*Input data*:
---+---

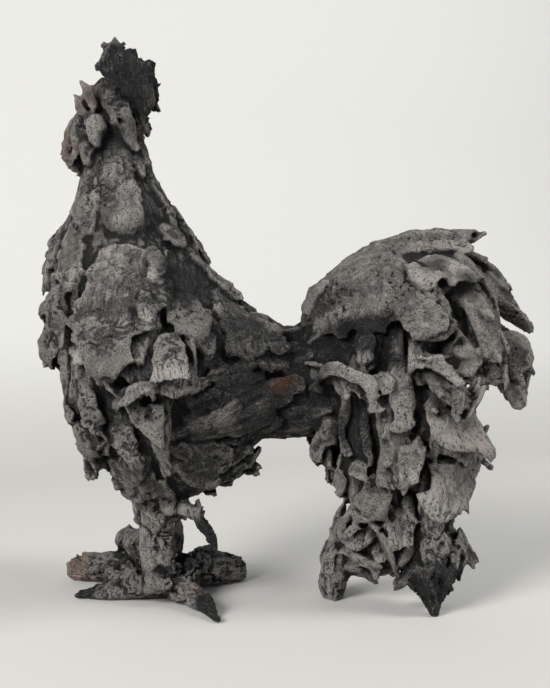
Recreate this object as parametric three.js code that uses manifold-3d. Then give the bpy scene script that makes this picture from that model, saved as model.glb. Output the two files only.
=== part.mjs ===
// A crowing rooster in dark stoneware, built by hand from torn slabs of clay and fired as one piece.
// It stands on two feet and on the tips of two tail feathers.
// Millimetres, +Z up. The bird looks towards -X, and its left side faces -Y.
// The origin is on the ground, below the middle of the bird.

import * as THREE from "three";
import { mergeVertices } from "three/addons/utils/BufferGeometryUtils.js";
import Module from "manifold-3d";

// Driving sizes
const HEIGHT = 420; // ground to the tip of the comb
const CLAY = 6.5; // thickness of the slab that each flap is torn from
const COMB_CLAY = 9; // thickness of the comb
const CREST = 13; // how far the lower end of the comb leans to the bird's left
const JOINT = 56; // width of the clay between the rump and the tail
const PROP = 26; // width of a tail feather that reaches the ground
const SHANK = 25; // diameter of a leg above the foot
const TOE = 21; // height of a toe where it leaves the foot
const CLAW = 9; // thickness of a claw where it leaves the toe
const SPUR = 10; // thickness of a spur at its root
const EYE = 21; // height of the pebble of clay that is the eye
const TREAD = 1.5; // depth pressed flat where a toe or a feather tip meets the ground

// Every place is given in hundredths of the height: x, then y where it is needed, then z.
const UNIT = HEIGHT / 100;
const place = (x, y, z) => new THREE.Vector3(x, y, z).multiplyScalar(UNIT);
const LEFT = -1; // the side of the bird that faces -Y
const RIGHT = 1;

const clayBody = new THREE.MeshStandardMaterial({ color: 0x4a4644, roughness: 0.95, metalness: 0 });

const wasm = await Module();
wasm.setup();

// A repeatable number from -1 to 1 for the unevenness of a torn edge.
function uneven(a, b) {
  const s = Math.sin(a * 12.9898 + b * 78.233) * 43758.5453;
  return 2 * (s - Math.floor(s)) - 1;
}

// The value of a short list at a share t of its length, eased between its entries.
function along(list, t) {
  const at = Math.min(Math.max(t, 0), 1) * (list.length - 1);
  const i = Math.min(Math.floor(at), list.length - 2);
  const f = at - i;
  return THREE.MathUtils.lerp(list[i], list[i + 1], f * f * (3 - 2 * f));
}

// A closed solid from indexed points and triangles.
function solidFrom(points, triangles) {
  const geometry = new THREE.BufferGeometry().setFromPoints(points);
  geometry.setIndex(triangles);
  return solidOf(geometry);
}

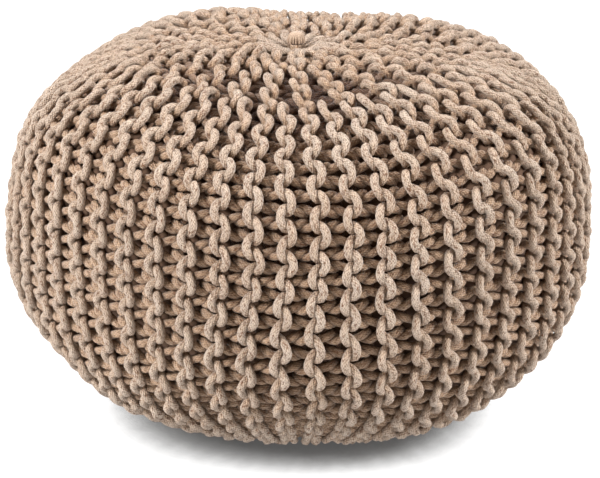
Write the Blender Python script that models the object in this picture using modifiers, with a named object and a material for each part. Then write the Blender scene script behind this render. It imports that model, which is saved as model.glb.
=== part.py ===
"""Knitted pouf: a round filled cushion in a thick garter-stitch cover, gathered at the crown.

Run with: blender --background --python part.py
Units are metres, +Z is up. The origin is the centre of the underside, on the floor.

The cover is one solid. Its outline is turned into a drum, its ridges of knitting are raised as
ribs, and its underside is settled flat on the floor. Every second ridge is a short row, which
starts a hand's width from the crown. A pleated knot closes the gathered hole on top.
"""

import bpy
import bmesh
import numpy as np
from math import atan2, cos, hypot, pi, sin

# Driving dimensions of the filled cover
POUF_RADIUS = 0.250        # half the width, over the crests of the ribs
CROWN_RISE = 0.178         # from the widest ring up to the level of the crown
CROWN_FULLNESS = 3.70      # 2 is an ellipse, more is squarer in the shoulder
WIDEST_HEIGHT = 0.145      # the widest ring above the floor
UNDER_DROP = 0.160         # how far the underside would hang if no floor held it up
UNDER_FULLNESS = 2.22
SETTLE = 0.010             # how softly the underside turns on to the floor

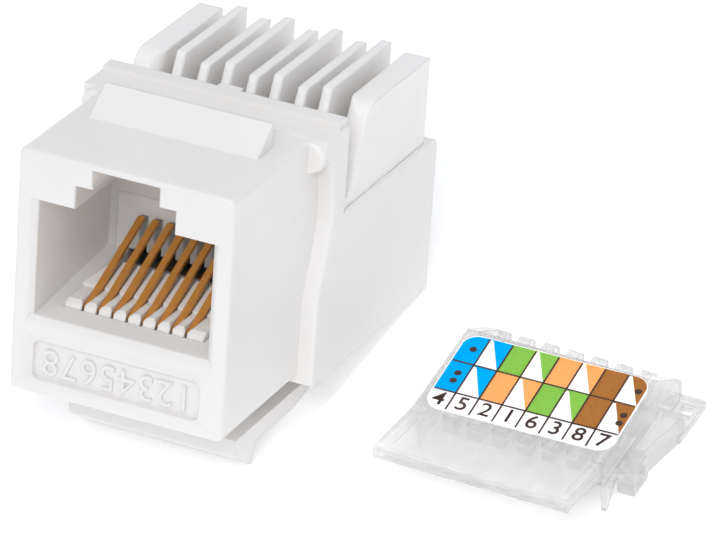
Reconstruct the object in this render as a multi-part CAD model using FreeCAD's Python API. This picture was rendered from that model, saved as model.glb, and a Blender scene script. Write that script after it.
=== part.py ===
import FreeCAD, Part

import math
import os

from FreeCAD import Vector

# Keystone jack for an 8-wire network plug, with the clear wiring cap lying beside it. Millimetres.
# The moulding is drawn with its front face at y = 0, its underside at z = 0 and its middle at x = 0.
# At the end it is shifted so that the origin is the middle of the panel cut-out, at the panel's back.

# Eight wires
contact_count = 8

# Clearances
fit_gap = 0.05
slide_gap = 0.10

# Front body, the part that comes through the panel
port_width = 12.0
port_wall = 1.35
body_width = port_width + 2 * port_wall
body_height = 16.4
long_edge_round = 0.4
front_edge_round = 0.35

# Plug port in the front body, with its stepped notch for the plug's tab
port_depth = 10.4
port_top = 13.15
port_bevel = 0.4
lip_chamfer = 0.2
floor_front = 5.25
floor_back = 6.15
notch_width = 6.8
notch_top = 14.7
slot_width = 4.5
slot_top = 16.05

# Shallow field on the front face, below the port
field_width = 11.5
field_bottom = 1.1
field_height = 2.65
field_depth = 0.3
field_round = 0.5

# Fixed hook on top of the front body
hook_width = 11.6
hook_front = 6.3
hook_back = 8.4
hook_height = 1.67

# Row of wire slots and fins, which sets the width behind the panel
fin_pitch = 1.71
fin_width = 0.68
end_fin_width = 1.7
block_margin = 0.25
block_width = contact_count * fin_pitch - fin_width + 2 * end_fin_width
flange_width = block_width + 2 * block_margin

# Flange that stops against the back of the panel
panel_gap = 2.0
flange_back = 14.1
flange_bottom = -0.45
flange_rise = 0.1
flange_foot = 10.9
flange_waist = 12.35
flange_waist_z = 10.6
ear_radius = 1.05
bar_width = 16.5
bar_depth = 1.1
bar_rise = 0.55
tab_width = 1.6
tab_depth = 0.5

# Rear box of the same moulding
box_back = 28.4
box_top = 10.4
box_wall = 1.0
box_floor = 1.65
box_round = 0.8
rail_width = 0.85

# Spring contacts
contact_pitch = 1.016
contact_width = 0.43
contact_thickness = 0.28
contact_reach = 7.9
contact_rise = 25.2
contact_pivot_y = 2.85
contact_pivot_z = 5.36
contact_root = 0.17
leg_z = 4.05

# Comb insert that carries the contacts
comb_width = 9.6
guide_width = 11.0
gap_width = 10.4
well_width = 9.0
comb_front = 2.15
comb_bottom = 3.4
comb_wall = 1.95
comb_top = 10.0
rib_nose = 0.45
nose_slot = 0.2
end_rib_slope = 0.75
rib_front_top = 5.9
rib_step_y = 4.6
rib_step = 0.14
rib_end = 7.35
rib_end_top = 6.85
arm_floor = 4.6
well_floor = 4.3
guide_depth = 1.0
guide_bottom = 6.2
guide_top = 8.7

# Circuit board
board_thickness = 1.2
board_top = 8.6
board_margin = 0.25
board_headroom = 0.8
leg_row_front = 14.4
leg_row_back = 16.3
leg_stub = 0.6

# Wire block with its fins
fin_top = 16.4
tall_fin_rise = 0.45
fin_back = 26.7
fin_front = 15.1
fin_lean = 2.6
fin_nose_round = 0.5
fin_edge_round = 0.25
end_nose_round = 1.6
end_fin_round = 1.1
block_step = 0.75
plug_front = 17.6

# Slotted blades that bite the wires
blade_width = 1.7
blade_thickness = 0.45
blade_top = 14.8
blade_slit = 0.3
blade_slit_depth = 3.6
blade_mouth = 0.9
blade_tail_width = 0.7
blade_tail = 1.0
blade_row_front = 20.4
blade_row_back = 23.6

# Sprung latch arm under the body
latch_width = 11.7
latch_front = 5.65
latch_top = -2.6
latch_thickness = 1.25
latch_face = 1.1
latch_hook_y = 8.3
latch_hook_drop = 1.5
latch_leg = 1.7
latch_pivot_y = 17.9
latch_bend = 1.3
latch_pivot_drop = 0.25

# Clear wiring cap in its own frame: x across, y back from the front lip, z up from the bench
cap_width = 13.2
cap_depth = 13.5
cap_lip_height = 5.05
cap_fold = 5.75
cap_fold_height = 4.15
cap_back_height = 4.65
cap_lip = 1.1
cap_lip_round = 0.35
cap_plate = 0.85
cap_wall = 0.75
cap_gusset_drop = 2.2
prong_start = 5.65
prong_tip = 0.3
prong_width = 1.4
prong_thickness = 0.35
clip_start = 7.35
clip_width = 2.1
clip_out = 1.15
clip_bottom = 0.3
clip_top = 2.1
clip_rim = 0.45
wall_clear = 1.2
shoulder_back = 16.8
shoulder_height = 2.4
shoulder_round = 0.6
wing_start = 9.9
wing_out = 1.5
wing_height = 1.9
wing_back = 14.2
foot_hole = 0.9
foot_back = 17.6
foot_height = 0.55
finger_width = 0.85
finger_top = 2.0
finger_bottom = 0.3
finger_slope = 0.4
presser_drop = 2.3
cap_x = 21.5
cap_y = -1.2
cap_turn = -1.6

# Printed label on the cap
label_width = 12.7
label_front_margin = 0.25
label_back_margin = 0.35
label_thickness = 0.12
label_round = 1.1
label_shift = 0.15
label_turn = 1.7

# Panel that the jack snaps into
cutout_height = 19.4


def box(x0, x1, y0, y1, z0, z1):
    return Part.makeBox(x1 - x0, y1 - y0, z1 - z0, Vector(x0, y0, z0))


def across(width, y0, y1, z0, z1):
    """Box centred on x = 0."""
    return box(-width / 2, width / 2, y0, y1, z0, z1)


def side_prism(outline, x0, x1):
    """Prism along X whose outline is given as (y, z) corners."""
    corners = [Vector(x0, y, z) for y, z in outline]
    return Part.Face(Part.makePolygon(corners + corners[:1])).extrude(Vector(x1 - x0, 0, 0))


def plan_prism(outline, z0, z1):
    """Prism along Z whose outline is given as (x, y) corners."""
    corners = [Vector(x, y, z0) for x, y in outline]
    return Part.Face(Part.makePolygon(corners + corners[:1])).extrude(Vector(0, 0, z1 - z0))


def rod(radius, width, y, z):
    """Cylinder along X, centred on x = 0."""
    return Part.makeCylinder(radius, width, Vector(-width / 2, y, z), Vector(1, 0, 0))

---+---

Write out exactly the lines running from the line containing "Write the Blender Python" to the line containing "from math import atan2, cos, hypot, pi, sin", with both of those lines included.

Write the Blender Python script that models the object in this picture using modifiers, with a named object and a material for each part. Then write the Blender scene script behind this render. It imports that model, which is saved as model.glb.
=== part.py ===
"""Knitted pouf: a round filled cushion in a thick garter-stitch cover, gathered at the crown.

Run with: blender --background --python part.py
Units are metres, +Z is up. The origin is the centre of the underside, on the floor.

The cover is one solid. Its outline is turned into a drum, its ridges of knitting are raised as
ribs, and its underside is settled flat on the floor. Every second ridge is a short row, which
starts a hand's width from the crown. A pleated knot closes the gathered hole on top.
"""

import bpy
import bmesh
import numpy as np
from math import atan2, cos, hypot, pi, sin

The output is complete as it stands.